-- START --

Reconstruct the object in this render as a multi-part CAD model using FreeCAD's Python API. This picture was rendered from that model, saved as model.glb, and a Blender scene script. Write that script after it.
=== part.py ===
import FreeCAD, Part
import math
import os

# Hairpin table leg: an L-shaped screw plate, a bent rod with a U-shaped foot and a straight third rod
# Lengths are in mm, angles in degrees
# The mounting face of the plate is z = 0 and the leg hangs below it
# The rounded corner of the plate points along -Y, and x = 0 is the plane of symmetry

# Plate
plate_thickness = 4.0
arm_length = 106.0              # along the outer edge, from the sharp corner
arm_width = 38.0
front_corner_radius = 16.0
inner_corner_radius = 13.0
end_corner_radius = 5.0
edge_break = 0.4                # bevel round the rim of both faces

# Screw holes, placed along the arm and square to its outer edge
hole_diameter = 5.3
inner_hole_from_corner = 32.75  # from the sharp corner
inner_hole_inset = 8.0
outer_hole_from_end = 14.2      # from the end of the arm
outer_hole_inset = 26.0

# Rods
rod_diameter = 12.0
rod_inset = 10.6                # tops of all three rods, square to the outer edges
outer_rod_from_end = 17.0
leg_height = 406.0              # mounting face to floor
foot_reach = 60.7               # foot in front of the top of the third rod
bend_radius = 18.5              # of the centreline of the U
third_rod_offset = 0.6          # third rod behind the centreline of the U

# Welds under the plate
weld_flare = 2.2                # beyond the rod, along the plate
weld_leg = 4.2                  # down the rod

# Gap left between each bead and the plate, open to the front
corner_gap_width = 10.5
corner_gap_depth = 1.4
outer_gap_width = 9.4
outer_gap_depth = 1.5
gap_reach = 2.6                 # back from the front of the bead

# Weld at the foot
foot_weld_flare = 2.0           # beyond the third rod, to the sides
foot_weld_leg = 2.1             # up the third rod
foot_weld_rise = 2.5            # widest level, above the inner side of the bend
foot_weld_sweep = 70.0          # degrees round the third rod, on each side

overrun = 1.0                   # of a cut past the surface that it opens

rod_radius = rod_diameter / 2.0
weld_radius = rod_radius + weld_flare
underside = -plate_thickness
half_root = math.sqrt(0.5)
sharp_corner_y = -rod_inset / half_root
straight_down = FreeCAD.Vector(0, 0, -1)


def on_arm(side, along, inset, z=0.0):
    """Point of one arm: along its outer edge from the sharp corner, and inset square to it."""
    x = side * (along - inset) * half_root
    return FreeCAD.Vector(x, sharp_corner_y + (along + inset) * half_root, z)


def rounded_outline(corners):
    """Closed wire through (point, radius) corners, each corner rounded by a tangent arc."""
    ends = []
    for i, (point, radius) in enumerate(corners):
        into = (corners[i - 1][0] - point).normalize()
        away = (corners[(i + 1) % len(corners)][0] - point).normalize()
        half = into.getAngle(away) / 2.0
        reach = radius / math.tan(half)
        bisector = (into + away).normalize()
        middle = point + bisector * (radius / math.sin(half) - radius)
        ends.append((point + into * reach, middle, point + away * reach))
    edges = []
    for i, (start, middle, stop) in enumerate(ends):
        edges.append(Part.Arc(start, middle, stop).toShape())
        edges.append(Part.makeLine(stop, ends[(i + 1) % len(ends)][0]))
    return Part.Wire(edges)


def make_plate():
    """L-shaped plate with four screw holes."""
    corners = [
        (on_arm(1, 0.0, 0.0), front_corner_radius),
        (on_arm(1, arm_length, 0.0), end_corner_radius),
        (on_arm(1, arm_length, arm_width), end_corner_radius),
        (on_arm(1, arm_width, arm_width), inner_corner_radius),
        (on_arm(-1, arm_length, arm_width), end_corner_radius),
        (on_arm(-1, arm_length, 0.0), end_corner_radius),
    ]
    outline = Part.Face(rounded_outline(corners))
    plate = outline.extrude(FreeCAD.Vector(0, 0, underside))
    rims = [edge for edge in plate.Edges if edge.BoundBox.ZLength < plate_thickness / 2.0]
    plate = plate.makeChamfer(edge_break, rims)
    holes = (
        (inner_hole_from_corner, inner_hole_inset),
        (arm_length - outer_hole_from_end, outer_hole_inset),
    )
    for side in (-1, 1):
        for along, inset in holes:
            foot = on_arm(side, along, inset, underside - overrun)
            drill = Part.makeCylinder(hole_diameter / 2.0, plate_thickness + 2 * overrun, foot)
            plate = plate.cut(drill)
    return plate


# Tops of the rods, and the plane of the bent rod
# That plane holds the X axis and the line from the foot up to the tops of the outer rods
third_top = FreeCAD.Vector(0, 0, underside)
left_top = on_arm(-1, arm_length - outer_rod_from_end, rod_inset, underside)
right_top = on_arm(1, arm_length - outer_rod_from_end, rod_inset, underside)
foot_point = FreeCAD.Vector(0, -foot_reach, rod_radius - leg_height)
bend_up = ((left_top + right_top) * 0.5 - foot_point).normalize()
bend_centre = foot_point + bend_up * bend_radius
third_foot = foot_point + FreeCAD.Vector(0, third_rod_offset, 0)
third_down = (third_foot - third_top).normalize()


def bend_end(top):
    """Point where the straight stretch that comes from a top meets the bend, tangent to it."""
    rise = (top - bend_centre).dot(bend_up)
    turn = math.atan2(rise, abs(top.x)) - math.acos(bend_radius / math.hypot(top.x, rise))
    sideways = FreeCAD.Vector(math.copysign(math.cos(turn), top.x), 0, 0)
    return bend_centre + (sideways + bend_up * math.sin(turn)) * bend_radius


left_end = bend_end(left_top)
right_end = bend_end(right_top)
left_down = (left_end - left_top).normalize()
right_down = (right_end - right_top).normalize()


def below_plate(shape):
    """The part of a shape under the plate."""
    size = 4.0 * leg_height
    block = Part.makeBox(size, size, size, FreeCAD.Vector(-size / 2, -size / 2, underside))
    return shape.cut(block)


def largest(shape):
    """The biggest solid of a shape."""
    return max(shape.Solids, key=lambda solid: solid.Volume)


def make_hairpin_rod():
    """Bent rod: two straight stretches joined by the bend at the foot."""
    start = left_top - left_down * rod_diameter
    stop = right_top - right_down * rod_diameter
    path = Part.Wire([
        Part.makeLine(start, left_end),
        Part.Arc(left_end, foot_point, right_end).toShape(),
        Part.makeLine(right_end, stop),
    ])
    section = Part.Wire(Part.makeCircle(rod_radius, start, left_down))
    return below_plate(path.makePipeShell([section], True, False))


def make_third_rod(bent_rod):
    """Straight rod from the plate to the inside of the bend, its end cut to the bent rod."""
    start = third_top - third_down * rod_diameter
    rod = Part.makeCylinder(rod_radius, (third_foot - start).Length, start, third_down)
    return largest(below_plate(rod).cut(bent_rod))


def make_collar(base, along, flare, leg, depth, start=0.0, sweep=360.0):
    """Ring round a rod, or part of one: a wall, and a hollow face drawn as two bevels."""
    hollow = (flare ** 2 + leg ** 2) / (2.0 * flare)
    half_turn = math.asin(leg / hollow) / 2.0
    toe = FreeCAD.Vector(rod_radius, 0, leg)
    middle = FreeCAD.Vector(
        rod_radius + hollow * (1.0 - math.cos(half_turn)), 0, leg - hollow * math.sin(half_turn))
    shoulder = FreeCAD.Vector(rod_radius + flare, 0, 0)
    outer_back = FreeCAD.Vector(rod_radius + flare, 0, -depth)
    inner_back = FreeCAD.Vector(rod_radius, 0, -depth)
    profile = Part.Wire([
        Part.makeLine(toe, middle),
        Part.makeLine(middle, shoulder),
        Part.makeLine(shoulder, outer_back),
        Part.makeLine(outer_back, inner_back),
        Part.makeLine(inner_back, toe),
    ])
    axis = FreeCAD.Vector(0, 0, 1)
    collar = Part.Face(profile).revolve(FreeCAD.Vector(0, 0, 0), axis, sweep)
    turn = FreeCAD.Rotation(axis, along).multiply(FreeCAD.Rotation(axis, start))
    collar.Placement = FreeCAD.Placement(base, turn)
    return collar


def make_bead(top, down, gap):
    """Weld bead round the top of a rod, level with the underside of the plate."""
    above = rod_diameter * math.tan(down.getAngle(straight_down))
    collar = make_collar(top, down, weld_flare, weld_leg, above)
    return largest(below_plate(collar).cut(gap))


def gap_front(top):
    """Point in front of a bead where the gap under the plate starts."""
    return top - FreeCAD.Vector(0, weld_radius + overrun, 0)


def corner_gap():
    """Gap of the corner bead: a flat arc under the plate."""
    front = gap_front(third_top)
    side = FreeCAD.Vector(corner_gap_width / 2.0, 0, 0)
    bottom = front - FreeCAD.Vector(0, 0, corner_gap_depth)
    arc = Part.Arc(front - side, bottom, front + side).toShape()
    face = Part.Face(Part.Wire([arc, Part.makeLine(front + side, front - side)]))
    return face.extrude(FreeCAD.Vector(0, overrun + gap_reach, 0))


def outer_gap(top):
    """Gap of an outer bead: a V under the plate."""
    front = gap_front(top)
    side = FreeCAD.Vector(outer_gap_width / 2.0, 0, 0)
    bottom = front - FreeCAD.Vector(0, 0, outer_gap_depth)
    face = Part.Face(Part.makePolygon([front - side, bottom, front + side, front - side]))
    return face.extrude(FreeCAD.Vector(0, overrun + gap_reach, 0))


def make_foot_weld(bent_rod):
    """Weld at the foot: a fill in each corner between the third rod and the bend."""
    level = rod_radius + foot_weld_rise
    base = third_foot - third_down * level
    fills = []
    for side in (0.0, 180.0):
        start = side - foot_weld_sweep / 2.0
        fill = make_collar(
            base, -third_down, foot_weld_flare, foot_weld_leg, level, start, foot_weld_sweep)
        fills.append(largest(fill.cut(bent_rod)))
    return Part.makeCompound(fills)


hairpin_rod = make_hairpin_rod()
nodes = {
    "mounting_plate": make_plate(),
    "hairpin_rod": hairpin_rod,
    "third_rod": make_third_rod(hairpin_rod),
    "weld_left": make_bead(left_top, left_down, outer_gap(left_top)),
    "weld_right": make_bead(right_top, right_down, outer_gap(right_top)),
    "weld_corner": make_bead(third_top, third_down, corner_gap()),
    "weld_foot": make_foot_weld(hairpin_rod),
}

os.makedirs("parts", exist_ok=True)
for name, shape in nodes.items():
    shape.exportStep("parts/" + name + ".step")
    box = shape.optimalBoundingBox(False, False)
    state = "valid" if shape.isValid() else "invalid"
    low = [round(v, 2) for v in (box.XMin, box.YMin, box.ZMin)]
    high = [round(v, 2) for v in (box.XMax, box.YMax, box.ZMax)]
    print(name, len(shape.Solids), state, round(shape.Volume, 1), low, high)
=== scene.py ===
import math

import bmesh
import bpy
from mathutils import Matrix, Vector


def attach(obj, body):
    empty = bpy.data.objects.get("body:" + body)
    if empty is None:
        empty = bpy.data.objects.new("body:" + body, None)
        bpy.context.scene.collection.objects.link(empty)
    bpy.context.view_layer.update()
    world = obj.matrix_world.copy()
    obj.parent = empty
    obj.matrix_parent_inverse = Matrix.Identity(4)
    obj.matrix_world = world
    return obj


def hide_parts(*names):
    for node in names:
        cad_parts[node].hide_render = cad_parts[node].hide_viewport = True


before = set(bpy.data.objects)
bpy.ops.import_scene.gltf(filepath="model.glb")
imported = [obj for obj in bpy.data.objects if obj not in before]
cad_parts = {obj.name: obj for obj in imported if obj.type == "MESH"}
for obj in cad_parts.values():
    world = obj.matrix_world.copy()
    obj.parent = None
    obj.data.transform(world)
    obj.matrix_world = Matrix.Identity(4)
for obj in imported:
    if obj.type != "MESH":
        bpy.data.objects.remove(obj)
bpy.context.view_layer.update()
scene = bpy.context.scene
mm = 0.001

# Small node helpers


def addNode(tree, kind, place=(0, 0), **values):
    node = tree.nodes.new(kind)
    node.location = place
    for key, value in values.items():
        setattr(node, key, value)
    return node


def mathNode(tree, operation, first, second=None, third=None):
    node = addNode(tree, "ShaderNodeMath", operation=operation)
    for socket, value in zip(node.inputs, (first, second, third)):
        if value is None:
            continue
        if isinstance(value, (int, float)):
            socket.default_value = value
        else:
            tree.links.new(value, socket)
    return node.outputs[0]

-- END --
-- START --

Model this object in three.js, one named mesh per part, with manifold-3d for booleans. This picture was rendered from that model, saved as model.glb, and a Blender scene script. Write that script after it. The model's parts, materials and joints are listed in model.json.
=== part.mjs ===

-- END --

Objective. The lines to be given again exactly are those from the one containing "hairpin_rod = make_hairpin_rod()" up to and including the one containing "# Small node helpers".

Worked solution.
hairpin_rod = make_hairpin_rod()
nodes = {
    "mounting_plate": make_plate(),
    "hairpin_rod": hairpin_rod,
    "third_rod": make_third_rod(hairpin_rod),
    "weld_left": make_bead(left_top, left_down, outer_gap(left_top)),
    "weld_right": make_bead(right_top, right_down, outer_gap(right_top)),
    "weld_corner": make_bead(third_top, third_down, corner_gap()),
    "weld_foot": make_foot_weld(hairpin_rod),
}

os.makedirs("parts", exist_ok=True)
for name, shape in nodes.items():
    shape.exportStep("parts/" + name + ".step")
    box = shape.optimalBoundingBox(False, False)
    state = "valid" if shape.isValid() else "invalid"
    low = [round(v, 2) for v in (box.XMin, box.YMin, box.ZMin)]
    high = [round(v, 2) for v in (box.XMax, box.YMax, box.ZMax)]
    print(name, len(shape.Solids), state, round(shape.Volume, 1), low, high)
=== scene.py ===
import math

import bmesh
import bpy
from mathutils import Matrix, Vector


def attach(obj, body):
    empty = bpy.data.objects.get("body:" + body)
    if empty is None:
        empty = bpy.data.objects.new("body:" + body, None)
        bpy.context.scene.collection.objects.link(empty)
    bpy.context.view_layer.update()
    world = obj.matrix_world.copy()
    obj.parent = empty
    obj.matrix_parent_inverse = Matrix.Identity(4)
    obj.matrix_world = world
    return obj


def hide_parts(*names):
    for node in names:
        cad_parts[node].hide_render = cad_parts[node].hide_viewport = True


before = set(bpy.data.objects)
bpy.ops.import_scene.gltf(filepath="model.glb")
imported = [obj for obj in bpy.data.objects if obj not in before]
cad_parts = {obj.name: obj for obj in imported if obj.type == "MESH"}
for obj in cad_parts.values():
    world = obj.matrix_world.copy()
    obj.parent = None
    obj.data.transform(world)
    obj.matrix_world = Matrix.Identity(4)
for obj in imported:
    if obj.type != "MESH":
        bpy.data.objects.remove(obj)
bpy.context.view_layer.update()
scene = bpy.context.scene
mm = 0.001

# Small node helpers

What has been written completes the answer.